Average ferrite content per local area with five images per area for all cross-sections

Fig. 6

Average ferrite content and standard deviation for each a local area, b weld bead, and c total weld

As 25 images for every weld bead is fairly time-consuming for multipass welds, attempts were made to optimize the measurements. A first effort by reducing the magnification to ×50 and taking fewer pictures was not effective as the resolution was insufficient to capture the small details. As shown in Fig. 6, the values deviated and there was an inconsistency between the two operators. Using a magnification of ×50 the first operator systematically underestimated the ferrite content, while the second consistently overestimated the ferrite content compared with the results using a magnification of ×500 (Fig. 7).
Fig. 7

Comparison of ferrite content for a specimen with two layers = three beads of magnification ×500 vs. ×50 for two different operators, user 1 vs. user 2

Since the high magnification must be maintained, the second variable, the number of images, was reduced. One image was randomly picked out of each area, and the average ferrite content was calculated again. This procedure was repeated five times to generate one image per area. Figure 8 shows the results from the optimized procedure as compared with the original method.

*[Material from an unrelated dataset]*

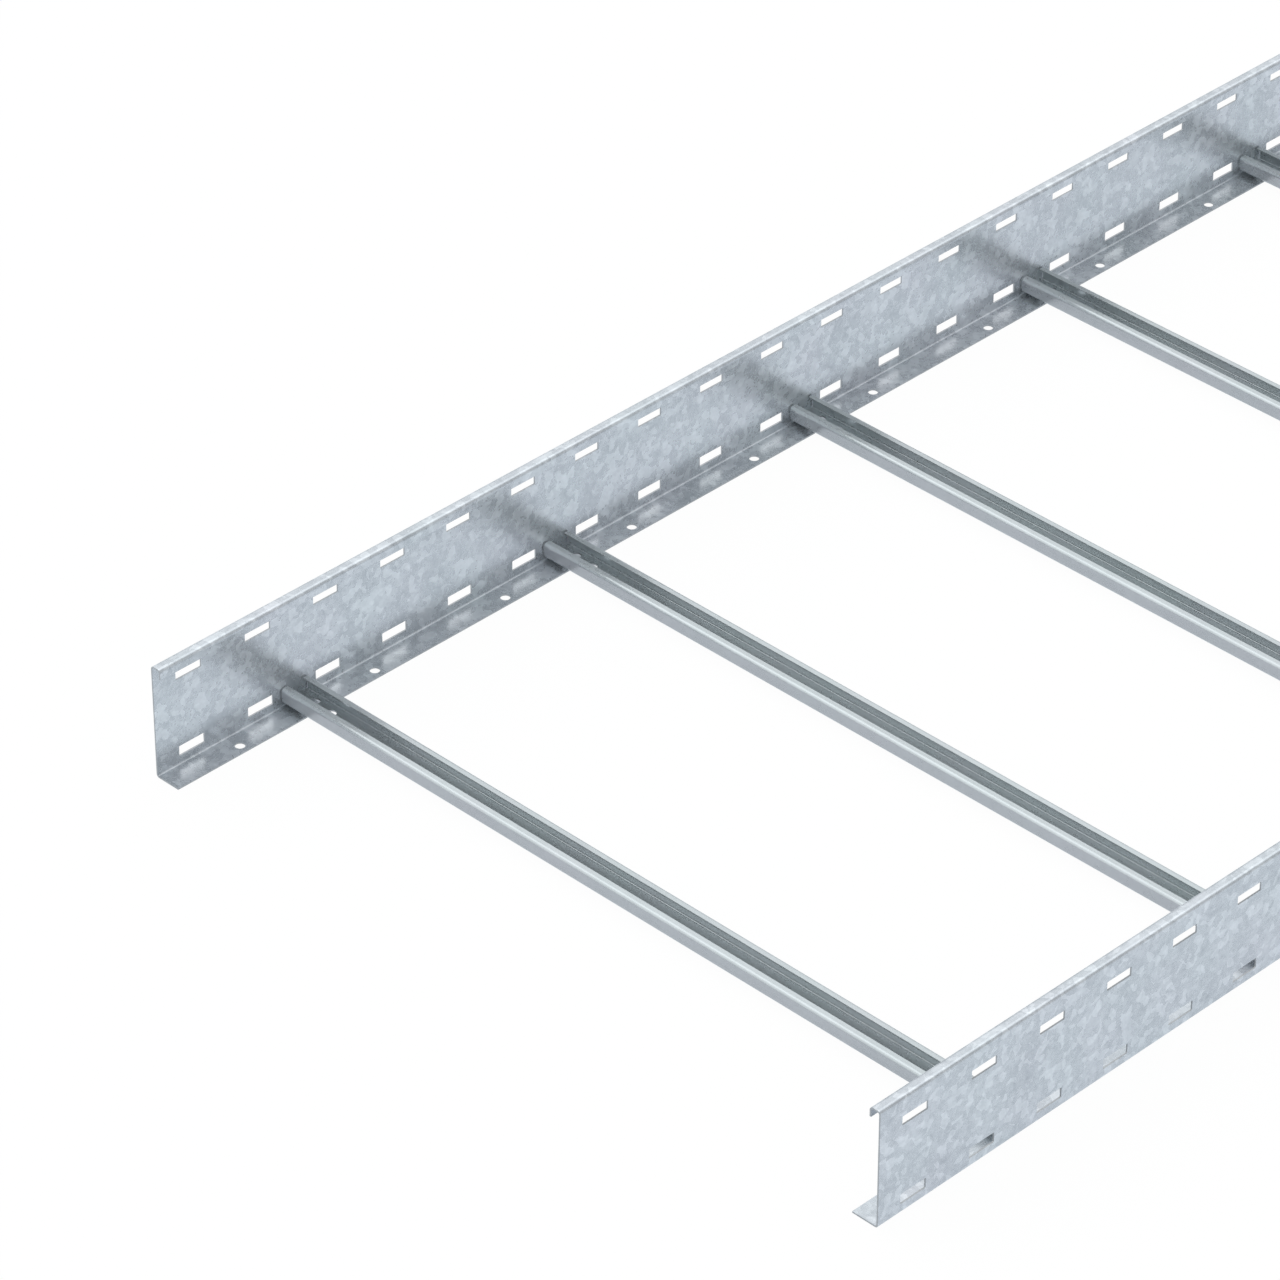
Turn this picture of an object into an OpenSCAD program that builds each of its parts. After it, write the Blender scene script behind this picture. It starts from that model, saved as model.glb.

The average ferrite content and standard deviation indicate that the results with the optimized method were within the standard deviation of the original method.
Fig. 8

Comparison of measured average ferrite content between 25 images vs. randomly distributed five images per bead

With the chosen procedure of image analysis, the evolution of ferrite content per weld bead can be viewed in detail in Fig. 9.
Fig. 9

Evolution of ferrite content measured using image analysis

The results of the measurements by Feritscope are shown as ferrite content in percentage (% ferrite) in Fig. 10 and as ferrite number (FN) in Fig. 11. The standard deviation for the single beads was 1–4% ferrite when measurements were performed in percent ferrite and 2–5 FN when ferrite number was measured.
Fig. 10

Evolution of ferrite content in % ferrite measured using Feritscope

Fig. 11

Evolution of ferrite content in FN measured using Feritscope

Figure 12 shows the results from the Magne-Gage measurements in FN. The standard deviation of the repeated measurements for the single beads was about 1–8 FN.
Fig. 12

Evolution of ferrite content in FN measured using Magne-Gage

Table 6 summarizes the measurements performed with XRD. The diffraction patterns showed heavy texturation, and this was accounted for using a spherical harmonics function when refining the data. Very little or no ferrite was measured for the first four samples (0–7%), while the last sample showed 43%.
Table 6

Results of the XRD measurements for the sample with one layer/one bead


% ferrite











4 Discussion

The difference in etching quality between the base material and the welded joints can possibly be explained by the difference in element distribution and variation in microstructure [8]. Most etching procedures have been developed for the base metal where the ferrite stabilizing elements are more concentrated in the ferrite and the austenite stabilizing elements in the austenite. In the weld metal, the nickel content is significantly higher due to the addition of filler metal, and the microstructure is primarily controlled by the distribution of nitrogen [21]. When etching the base material, there is only one type of microstructure present, while a welded sample contains base material, weld metal, and the heat-affected zone. In addition, there may be oxides and slag present in the weld cross-section. When etching a cross-section consisting of the base material, heat-affected zone, and weld metal, the result may thus be uneven as preferential etching may take place in the base material first and change the redox potential in the chemical solution. This problem can be solved by sealing off all other areas using adhesive tape. Then, only the area in focus will be etched and hence the quality increases.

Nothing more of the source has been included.